For some homeowners, that means creating a polished front approach that improves curb appeal and gives the property a stronger architectural presence. For others, the priority is a private backyard built for entertaining, complete with dining space, grilling, lighting, and room for conversation. Families may need open lawn areas, better circulation, and safer transitions between surfaces. Some want a quieter retreat with layered planting, shade, and a sense of separation from neighboring homes.
These goals shape the plan in practical ways. If you entertain often, the patio needs to be sized for furniture and guest movement, not just fitted into leftover square footage. If privacy matters, the solution may involve strategic grading, planting, fencing, or structures rather than a single row of shrubs. If low maintenance is a priority, that affects material choices and the complexity of planting design.
There is rarely one correct answer. There is the answer that fits the property and the way you live.
Read the site before designing the space
A strong landscape plan respects the realities of the site. Every property has constraints, and the best work accounts for them early rather than trying to cover them later.
Grade changes, drainage patterns, soil conditions, sun exposure, wind, and existing trees all influence what is possible. In some cases, the ideal location for a patio may create runoff issues. In others, a mature tree may be worth designing around because it brings scale and long-term character that new planting cannot replicate.
Homes in established neighborhoods often come with another layer of complexity. Tight lot lines, existing structures, aging hardscape, and inconsistent grading can limit clean solutions if they are not addressed upfront. This is one reason experienced design-and-build planning matters. It allows construction logic to inform the design from the start, which reduces costly revisions once work begins.
A plan should also consider how the landscape relates to the house itself. Outdoor spaces feel more refined when they connect to the home’s architecture rather than compete with it. Material tones, linework, scale, and transitions all play a role. A landscape does not need to mimic the house, but it should feel like it belongs there.

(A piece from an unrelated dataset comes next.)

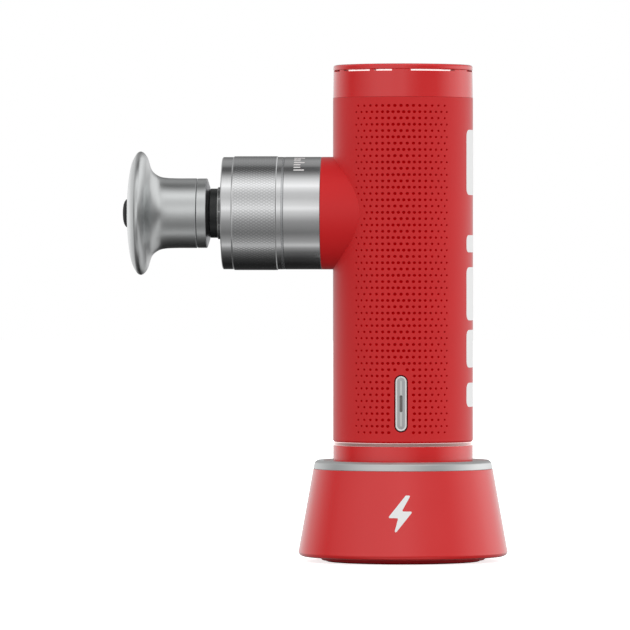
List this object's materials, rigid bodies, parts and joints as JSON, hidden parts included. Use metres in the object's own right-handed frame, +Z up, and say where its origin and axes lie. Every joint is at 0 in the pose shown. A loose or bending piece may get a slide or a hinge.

Build the layout around zones, not features
One of the most effective ways to approach residential landscape planning is to think in zones. Instead of asking where a pergola or walkway should go first, define the outdoor rooms the property needs.
Most well-planned landscapes include some combination of arrival space, circulation, gathering space, service space, and visual softening. The front entry and driveway should feel intentional and welcoming. Paths should move people where they need to go without awkward detours. Entertaining areas should have enough clearance to function comfortably. Utility areas, trash storage, or equipment zones should be practical but visually controlled. Planting should unify the experience rather than fill gaps as an afterthought.
This zoning approach helps prevent one common mistake: overcrowding the yard with features that leave little room to breathe. Bigger is not always better. A smaller number of well-placed elements usually creates a more elegant and useful result than a yard packed with competing ideas.
Materials and planting should work together
Landscape planning is often reduced to hardscape decisions on one side and planting choices on the other. In reality, the best projects treat them as one composition.
Hardscape establishes structure. It defines movement, edges, gathering areas, and visual order. Planting brings softness, depth, seasonal change, and a more natural sense of scale. When one overpowers the other, the result can feel either too stark or too uncontrolled.
Material selection deserves careful thought because it affects both appearance and long-term performance. Natural stone, concrete pavers, porcelain, wood, and composite elements each create a different character. Some are more forgiving in freeze-thaw conditions. Some require more maintenance. Some pair better with modern architecture, while others support a more traditional or timeless look.
Planting should be just as intentional. The right plant palette does more than add color. It can frame views, define privacy, guide movement, soften built edges, and carry visual interest across seasons. In higher-end residential work, planting should not feel random or overly busy. It should support the architecture and the lifestyle the space is meant to serve.
Plan for comfort, not just appearance
Homeowners often focus first on what the finished yard will look like from the window. That matters, but comfort is what determines whether the space gets used.
Sun and shade are a major part of that equation. A patio that receives full afternoon sun may photograph well but feel unusable in midsummer without cover or thoughtful orientation. Wind exposure can make fire features less effective and seating areas less comfortable. Lighting can turn a space from attractive to truly livable after sunset, but only if it is planned with purpose rather than added at the end.
Privacy is another area where it depends. Some properties need full screening from neighboring views. Others benefit more from partial enclosure that preserves openness while reducing exposure where it matters most. The goal is not always to block everything. It is to create the right sense of comfort.
Think beyond installation day
The best landscape plans account for what the property will become, not just how it will look when construction wraps up. Trees grow, planting fills in, usage patterns change, and maintenance habits become clearer over time.
That future view should influence many early decisions. Fast-growing plant material may offer quick screening, but it can also create pruning and crowding issues later. A highly detailed planting scheme may look rich on paper yet demand more upkeep than the homeowner realistically wants. Premium materials often cost more upfront, but they can deliver better durability, stronger visual consistency, and a more refined finish over the life of the landscape.
This is where craftsmanship matters. Good planning sets the direction, but quality execution is what gives the plan integrity. Alignment, grading, edge restraint, drainage, finish work, planting installation, and lighting placement all determine whether the finished space feels custom or simply assembled.
For homeowners who want a polished, cohesive result, working with one accountable team from design through build often leads to a stronger outcome. It keeps the original vision intact and reduces the disconnect that can happen when planning and installation are handled separately. That approach has guided Redleaf Landscape Inc since 1986, with a focus on outdoor spaces that are as functional as they are visually resolved.
A guide to residential landscape planning that leads to better outcomes
If there is one principle worth keeping at the center of any guide to residential landscape planning, it is this: every outdoor space should earn its place. Every patio, path, wall, planting bed, and lighting choice should answer a real need, support the property, and contribute to a complete experience.
The strongest landscapes do not feel overdesigned. They feel inevitable, as if the property was always meant to function that way. That comes from planning with clarity, building with discipline, and making choices that balance beauty with performance.
A well-planned landscape does more than improve a yard. It changes how a home is lived in, how it is presented, and how it holds value over time. If you are investing in the outdoors, start with a plan worthy of the space you want to create.